If you want to level this up, try a dual-speed approach. Have one layer rise slowly across the full eight bars, and another layer that only really moves in the final bar. That gives you a long tension bed with a sharp last-second pull. Or try a call-and-response style where a filtered noise swell alternates with a tonal swell every two bars. That can feel especially good if your arrangement already has chopped breaks or vocal fragments.

You can also make the low layer pulse rhythmically instead of holding a steady note. That works really well for darker rollers. As the drop approaches, increase the pulse rate so it feels like the energy is accelerating. Very mechanical, very effective.

Finally, remember the big rule for this style: leave room for the drop to speak.

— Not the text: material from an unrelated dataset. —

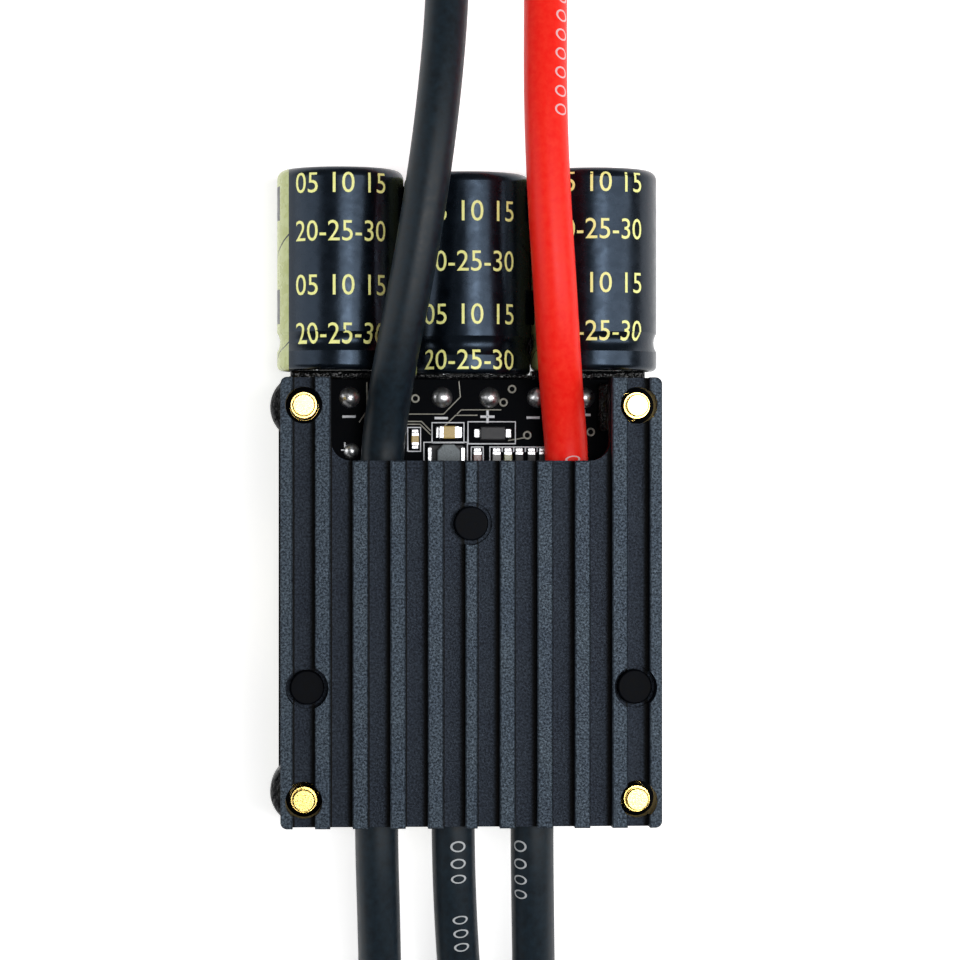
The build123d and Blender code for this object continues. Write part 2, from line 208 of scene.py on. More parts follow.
def speckle(tree, vector, grain, detail=2.0, roughness=0.6):
    # noise whose spots are about one grain across, in millimetres
    noise = addNode(tree, "ShaderNodeTexNoise",
                    {"Vector": vector, "Scale": 1 / grain, "Detail": detail, "Roughness": roughness})
    return noise.outputs["Fac"]


def between(tree, factor, low, high, dark, light):
    # a colour ramp from dark to light between two values of the factor
    ramp = addNode(tree, "ShaderNodeValToRGB", {"Fac": factor})
    ramp.color_ramp.elements[0].position = low
    ramp.color_ramp.elements[0].color = dark
    ramp.color_ramp.elements[1].position = high
    ramp.color_ramp.elements[1].color = light
    return ramp.outputs["Color"]


def remap(tree, factor, low, high, start, end):
    node = addNode(tree, "ShaderNodeMapRange",
                   {"Value": factor, "From Min": low, "From Max": high, "To Min": start, "To Max": end})
    return node.outputs["Result"]


def math2(tree, operation, *values):
    node = addNode(tree, "ShaderNodeMath", operation=operation)
    for socket, value in zip(node.inputs, values):
        if isinstance(value, bpy.types.NodeSocket):
            tree.links.new(value, socket)
        else:
            socket.default_value = value
    return node.outputs["Value"]


def setBump(tree, shader, height, depth, strength=1.0):
    bump = addNode(tree, "ShaderNodeBump", {"Height": height, "Distance": depth * mm, "Strength": strength})
    tree.links.new(bump.outputs["Normal"], shader.inputs["Normal"])


# where the painted shadow band and the thin painted shade line fall in each groove, in millimetres
ribPattern = {"pitch": 3.85, "rightCorner": 2.895, "leftCorner": -0.615, "shadowWidth": 0.5,
              "shadeLinePlace": 2.19, "shadeLineHalf": 0.1}


def cornerShade(tree, place, height):
    # painted shadow: a near-black band on each groove floor beside the next rib, and a thin painted shade
    # line at the groove's left edge, just after each rib
    across = addNode(tree, "ShaderNodeSeparateXYZ", {"Vector": place}).outputs["X"]
    rightSide = math2(tree, "GREATER_THAN", across, 0.0)
    gap = ribPattern["rightCorner"] - ribPattern["leftCorner"]
    corner = math2(tree, "ADD", math2(tree, "MULTIPLY", rightSide, gap), ribPattern["leftCorner"])
    beyond = math2(tree, "WRAP", math2(tree, "SUBTRACT", across, corner), 0.0, -ribPattern["pitch"])
    width = ribPattern["shadowWidth"]
    near = remap(tree, beyond, -width * 1.2, -width * 0.5, 0.0, 1.0)
    shadeLine = math2(tree, "LESS_THAN", math2(tree, "ABSOLUTE", math2(
        tree, "ADD", beyond, ribPattern["shadeLinePlace"])), ribPattern["shadeLineHalf"])
    low = math2(tree, "LESS_THAN", height, 18.0)
    return math2(tree, "MULTIPLY", math2(tree, "MAXIMUM", near, shadeLine), low)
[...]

A riser doesn’t need to do everything. In fact, the best ones don’t. They create pressure, they widen at the right moment, they hint at the weight that’s coming, and then they get out of the way so the kick and sub can slam.

So here’s your challenge. Build a simple riser in Wavetable or Analog, automate the filter, split it into a mono low layer and a wide high layer, resample it, reverse the tail, and place it before a proper drum edit or fill. Then compare a version with wide sub against one with mono sub. In almost every case for this style, the mono-sub version will hit harder in context and translate better on a club system.

That’s the move. Keep the low end tight, let the top bloom, automate the curve with intention, and shape the riser around the arrangement. Do that, and your pre-drop stops sounding like a generic effect and starts sounding like serious jungle pressure.